Thirty years ago, I was introduced to a book that changed my life. With “Pain Free,” I was able to eliminate pain I’d had so long I couldn’t tell it from death and taxes. And that pain didn’t come back. So I became a top-drawer proselytizer. I was out to cure everybody. The apostle Paul had nothing on me.
I was this close to donning a crisp white shirt and tie and bicycling up to your door to ask if you had accepted Pete Egoscue as your Lord and Savior. I approached total strangers about their errant foot strikes. I badgered my fellow postal workers no end. I was, in short, completely obnoxious.
And there is no better proof of my complete obnoxion than that I harried dozens of my victims into telling me they “bought the book!” They didn’t read the book. They didn’t do the exercises. So I rolled my eyes. Later it occurred to me that there was something to be learned from the fact that so many people were willing to part with cash for a book they wouldn’t use just to make me shut up. But still. Why go halfway when you have the book?
And what does that have to do with plate tectonics? Well. I’ll tell you.
We’re penciled in for a major tectonic event here in Portland. In fact, a magnitude-9 earthquake has a really good chance of occurring even in the ever-dwindling remainder of my lifetime. And we’re all supposed to be preparing for it.
I’m not afraid of this earthquake. I couldn’t say why, except that it doesn’t seem like something I could personally prevent, and also I think geology is super cool, and having a whole mess of geology land on my head all at once is kind of exciting. Also? Most days I’m banking that the odds are against that particular earthquake happening that particular day, and so far I’ve been vindicated. Preparing for it seems to involve stocking up on non-perishable food items and making sure I have plenty of water in store; maybe a good tent, a space blanket, warm clothing, and a toity seat on a bucket.
Which is all well and good. But where does one put it all? I’ve got food in the house, after all. What if I can’t get in the house? I could stick stuff in the basement but what happens if the rest of my house ends up there, all crumbled up? What If I’m stuck under a fallen beam? Should I be walking around at all times with peanut butter packets strapped to me like body armor?
This matter of placement confounds me. If I were in serious wildfire country on a single road, I’d have a damn go-bag by the door. But I can’t run from an earthquake.
Still, the water bit at least seemed like a good idea. One day about fifteen years ago I found some very large plastic food storage containers recycled from restaurants. I bought them, cleaned them out, and filled them with water from the hose. I can’t lift them, but I hand-trucked them into my tool shed outside, reasoning that the house wasn’t going to fall on that. It made me feel pretty smug for a while.

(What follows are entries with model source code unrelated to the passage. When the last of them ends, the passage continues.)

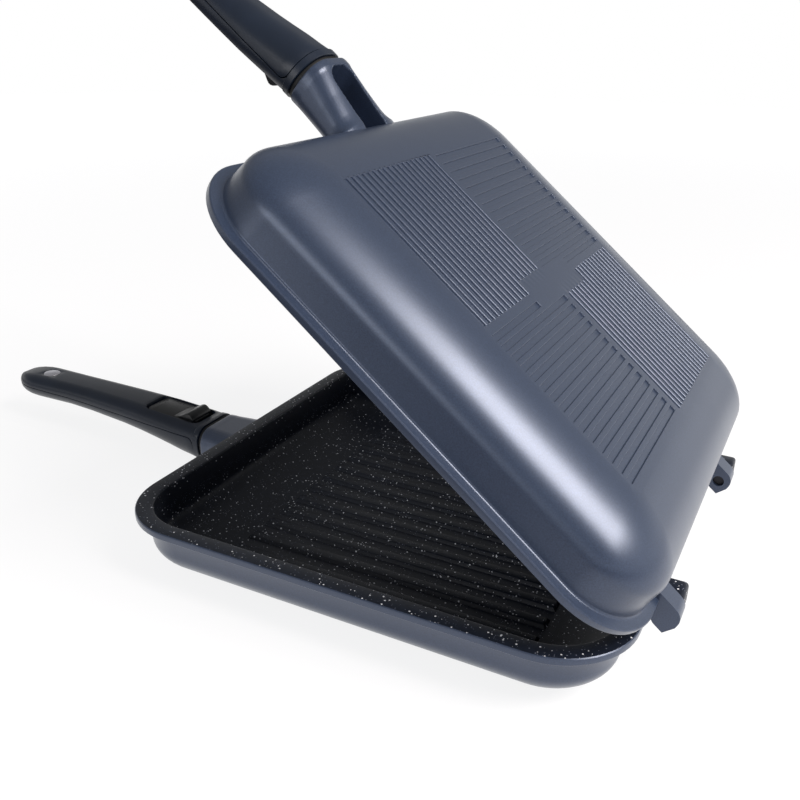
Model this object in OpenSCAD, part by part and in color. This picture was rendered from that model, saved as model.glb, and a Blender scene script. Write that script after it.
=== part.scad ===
// Double sided flip pan: two square cast pans that close rim to rim on a
// lift-off hinge, each with a handle that unclips from its neck.
// +X runs from the handles to the hinge, +Y along the hinge axis, +Z up.
// The origin is the centre of the lower pan's base. Sizes are millimetres.

/* [Pan] */
// Outer size of each square rim
pan_size = 270; // [250:1:300]
// Height of each pan from its base to its rim
pan_depth = 36.5; // [34:0.5:40]
// Radius of the rim's corners
rim_corner_r = 40; // [32:1:46]
// Thickness of the rim
rim_thick = 4; // [3:0.5:5]
// How far the rim stands out past the wall
rim_overhang = 6; // [4:0.5:7]
// Thickness of the cast wall
wall_thick = 3.5; // [3:0.25:4.5]
// Thickness of the cast floor
floor_thick = 4.5; // [3.5:0.25:6]
// How far the wall leans in between the rim and the rounded edge
wall_draft = 1.5; // [1:0.25:2]
// Width of the rounded edge between wall and base
edge_w = 38.5; // [30:0.5:42]
// Height of the rounded edge between wall and base
edge_h = 20; // [16:0.5:24]

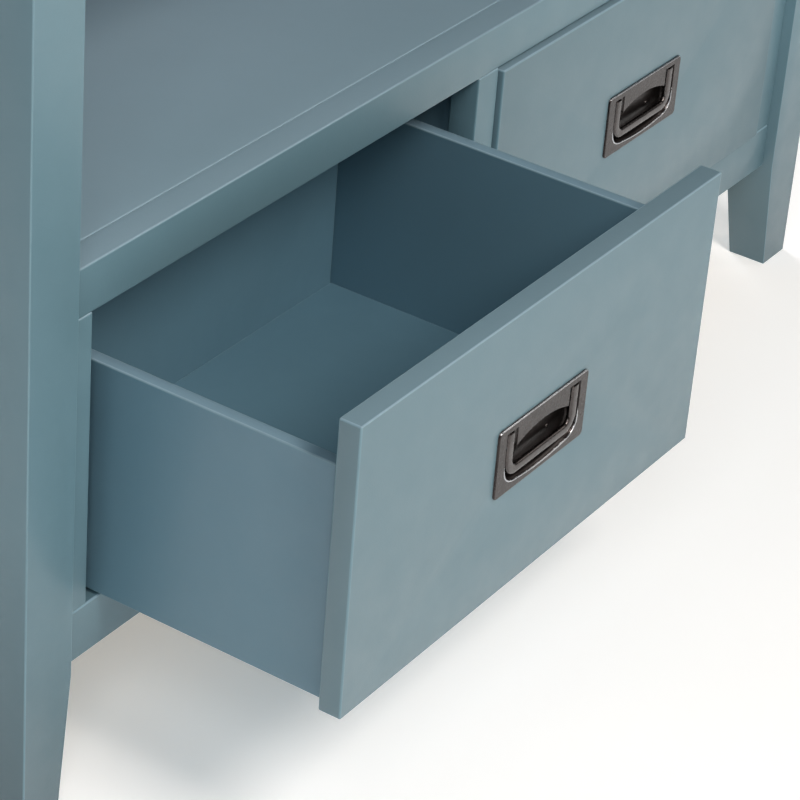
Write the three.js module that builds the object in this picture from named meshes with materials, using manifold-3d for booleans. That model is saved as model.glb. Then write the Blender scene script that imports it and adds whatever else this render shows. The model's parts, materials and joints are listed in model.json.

They’re still there. That water has probably grown hair by now, and there’s always something better to do than try to mule out a ton of water from the shed and replace it. Besides, I’m using them to hold up a pile of chicken wire and landscape cloth.
Basically, it can be said that when it comes to our earthquake, I bought the book, but I didn’t read it.
But hope springs eternal. I just found ten food-safe, stackable 3.5 gallon container cubes on the internet—altogether a better idea. I can lift them. I can move them. I felt smug as soon as I placed the order. I felt Prepared. They just showed up in a big box on the porch and I hauled it inside. Yes indeed I did: I am The Preparinator.
And there the box sits in my living room like the monolith from 200l: A Space Odyssey. I’m pretty sure my hips will eventually have developed a reflexive swing around it in the same way I generally avoid running into walls. It’s nice and flat on top. Great place to perch your bags and coat and stuff when you’re coming inside. By the time I’ve got heavier winter gear to shuck off, I suspect I won’t see that box at all.
So, still no water, come the apocalypse. But I am pain free.
I was at a conference in Atlanta, 2000 I think. My back pain flared during the interminable committee meetings, and the fellow next to me recommended an ‘exercise’ from Egoscue’s book. I went back to my hotel room and tried it for a half-hour or so, and voila! The pain, a companion for upwards of a decade, went away. I never bought the book, but did the simple ‘exercise’ every time the pain reoccurred.
As to the future earthquake, just another reason I want my kids and grands to move to Denmark or some other non-dictatorial country.
Skip the water and buy a couple of the hi-tech filter straws that people take on vacation to Mexico and South America.